EV batteries charge slower above 80% because the battery is nearing its upper voltage range, the anode is becoming more filled with lithium, heat is harder to manage, and lithium plating risk becomes more important under high-current charging.

The vehicle’s battery management system reduces charging power to protect the pack. That slowdown may feel inconvenient at a public charger, but it helps preserve battery health, safety, and long-term performance.

For daily driving, charging to around 70–80% is often enough. For road trips, charging to 100% is fine when you need the range. The key is to understand that the final 20% is usually the slowest and least time-efficient part of DC fast charging.

Once you understand the charging curve, EV charging becomes easier to plan. You stop thinking of 100% as the goal every time and start thinking in terms of useful range, charging speed, and battery health. That is the real lesson behind the 80% slowdown: your EV is not failing. It is managing a very complex battery system in a way that helps it last longer.

FAQs

Why do EV batteries charge slower after 80%?

EV batteries charge slower after 80% because the battery is close to its upper voltage limit. The BMS reduces charging current to manage heat, prevent lithium plating, control cell voltage, and protect long-term battery health.

Is it bad to charge an EV above 80%?

No. Charging above 80% is not automatically bad. It is useful before long trips or when you need extra range. For daily driving, however, many automakers recommend a lower charge limit because it reduces time spent at high state of charge.

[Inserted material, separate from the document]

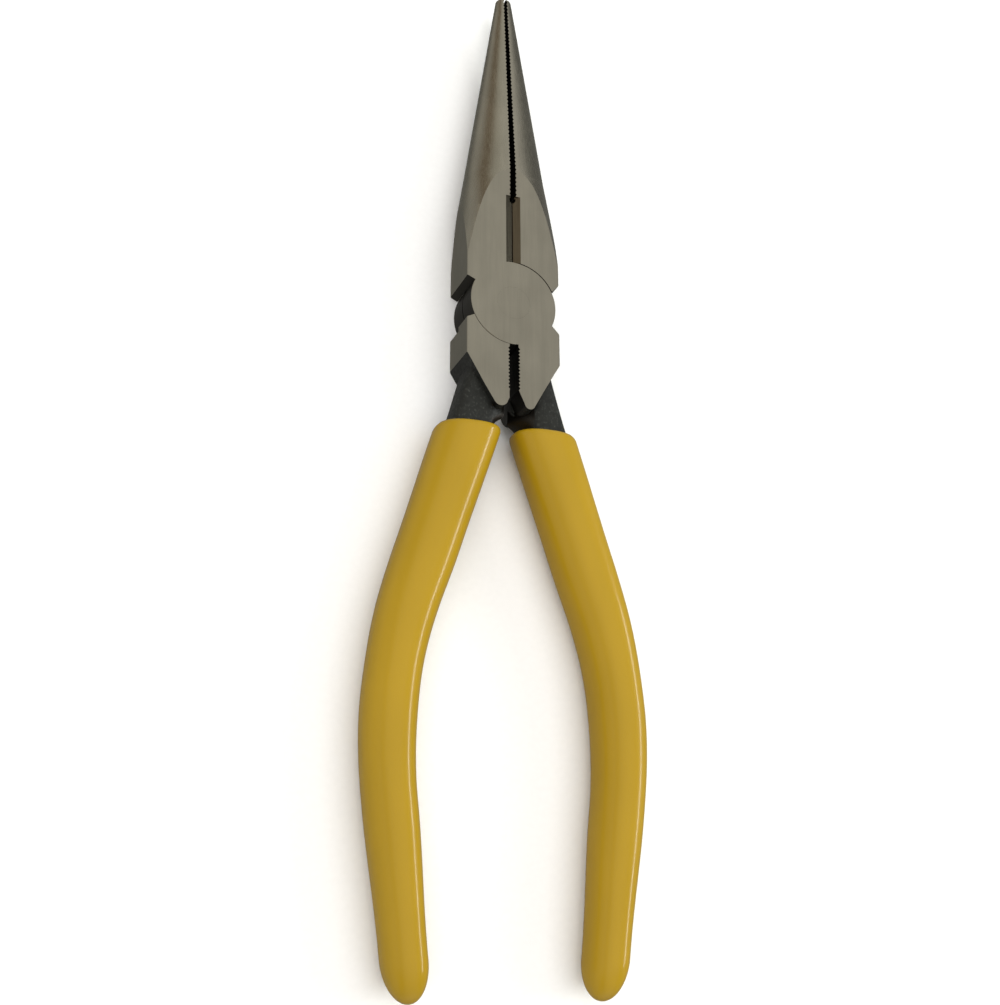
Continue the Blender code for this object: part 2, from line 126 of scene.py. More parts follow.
# In front and behind: (end of the inner side, centre of the round tip, its radius)
FRONT_TIP = (-18.1 * MM, (3.15 * MM, -20.65 * MM), 1.05 * MM)
BACK_TIP = (-19.7 * MM, (2.7 * MM, -20.2 * MM), 1.45 * MM)

# Handles
SPLAY = math.radians(17.7)
TOE_IN = math.radians(6.7)
BEND_RADIUS = 87 * MM
CORNER = (23.4 * MM, -75 * MM)
TANG_START = -10.5 * MM
TANG_HALF_WIDTH = 4.3 * MM
TANG_SWELL = 0.35 * MM
TANG_HALF_THICKNESS = 3.8 * MM
TANG_END_THICKNESS = 3.0 * MM
TANG_END_MARGIN = 6 * MM
TANG_OVERLAP = 0.4 * MM                 # past the rear gap's side, before the gap is cut
TANG_FRONT_RIDGE = 4.8 * MM             # x where the crotch's sloped side meets the tang's front
TANG_BACK_RIDGE = 3.2 * MM              # and its back
TANG_KNEE = -0.5                        # level of the innermost edge, from -1 (back) to 1 (front)
CROTCH_START = -21.8 * MM
CROTCH_END = -24.4 * MM
TANG_SQUARENESS = 4.5

# Sleeves: (distance from the mouth, half width, half thickness)
MOUTH = SLEEVE_HIGH.y - PIVOT.y
SLEEVE_STATIONS = (
    (0 * MM, 6.35 * MM, 5.2 * MM),
    (24 * MM, 5.97 * MM, 5.35 * MM),
    (50 * MM, 4.92 * MM, 5.4 * MM),
    (70 * MM, 4.6 * MM, 5.2 * MM),
    (94 * MM, 3.86 * MM, 4.6 * MM),
)
SLEEVE_WALL = 1.4 * MM
SLEEVE_GAP = 0.3 * MM
SLEEVE_THINNING = 0.4 * MM              # how much thinner the wall may be in front and behind
SLEEVE_SQUARENESS = 2.5
SLEEVE_END_ROUND = 7 * MM
SLEEVE_END_FLAT = 0.01 * MM
MOUTH_ROUND = 1.2 * MM
MOUTH_INSET = 0.6                       # how far the rim draws in, as a share of its round

# Fineness
ROUND_STEPS = 192
NOSE_POINTS = 56
TANG_POINTS = 56
SLEEVE_POINTS = 72
TIP_ARC_STEPS = 24
BREAK_STEPS = 40
OVERSIZE = 2 * MM
EDGE_BREAK = 0.16 * MM
GAP_BREAK = 0.12 * MM
OUTLINE_MERGE = 0.000001
MERGE = 0.000002
FORGING_SHARP = math.radians(32)
SLEEVE_SHARP = math.radians(40)
RIVET_SHARP = math.radians(30)

# Regions of a forging, in the order of its material slots; the blade's bevels and the faces of the
# joint, the teeth and the crotch carry painted shade, the broken edges a painted highlight
FLAT, SIDE, NOSE, BLADE, PAINTED_SHADE, SCALE, EDGE = range(7)
ON_FACE = 0.01 * MM                     # how near to a ground plane a face lies to belong to it
FLAT_NORMAL = 0.9999                    # least share of the normal along Z on a flat
SIDE_NORMAL = 0.999                     # and along X on a side
BREAK_NORMAL = (0.6, 0.8)               # range of its share along Z on a broken edge
CROTCH_NORMAL = 0.5                     # least share along X in the crotch
TOOTH_NORMAL = 0.2                      # and on the teeth
TOOTH_REACH = TOOTH_DEPTH * 1.1         # behind the crests
CROTCH_REACH = 3 * MM                   # how far into the sleeve the smooth crotch goes
SHOULDER_REACH = 1 * MM
RECESS_REACH = 0.1 * MM

# Studio
FLOOR_RADIUS = 2.4
FLOOR_RIM = 0.9
WHITE = (1.0, 1.0, 1.0)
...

Why does 80% to 100% take so long?

The final 20% occurs during the slowest part of the charging curve. Current tapers as the battery approaches full voltage, and the BMS may also manage cell balancing and thermal limits during this stage.

Should I charge my EV to 100% every night?

Usually not, unless your automaker recommends it for your specific battery chemistry or your driving needs require it. Many EV owners use a daily limit around 70–80%, or up to 90% depending on the vehicle and routine.

Do LFP batteries need to be charged to 100%?

Some automakers recommend periodically charging LFP batteries to 100% for state-of-charge calibration. But LFP batteries still slow down near full charge, and owners should follow the vehicle-specific guidance in the manual or app.

Does fast charging above 80% damage the battery?

The vehicle is designed to reduce charging power above 80% to avoid excessive stress. Occasional charging above 80% is normal. Frequent high-power fast charging to high SOC, especially in hot or cold conditions, can add more battery stress over time.

Why does my EV charge slower in winter?

Cold batteries cannot accept high charging current as easily. The BMS may reduce charging power to prevent lithium plating. Battery preconditioning can help warm the pack before arriving at a fast charger.

Is a 350 kW charger always faster?

Not always. A 350 kW charger only helps if your EV can accept high power at that moment. Battery state of charge, temperature, pack voltage, battery design, and software limits all affect the actual charging speed.

Editor’s Note: This guide has been updated and expanded from an earlier EV Insight Daily article on why EV batteries charge slower above 80%. The revised version adds more detail on charging curves, CC-CV charging, lithium plating risk, battery temperature, BMS control, and practical charging strategies for daily driving and road trips.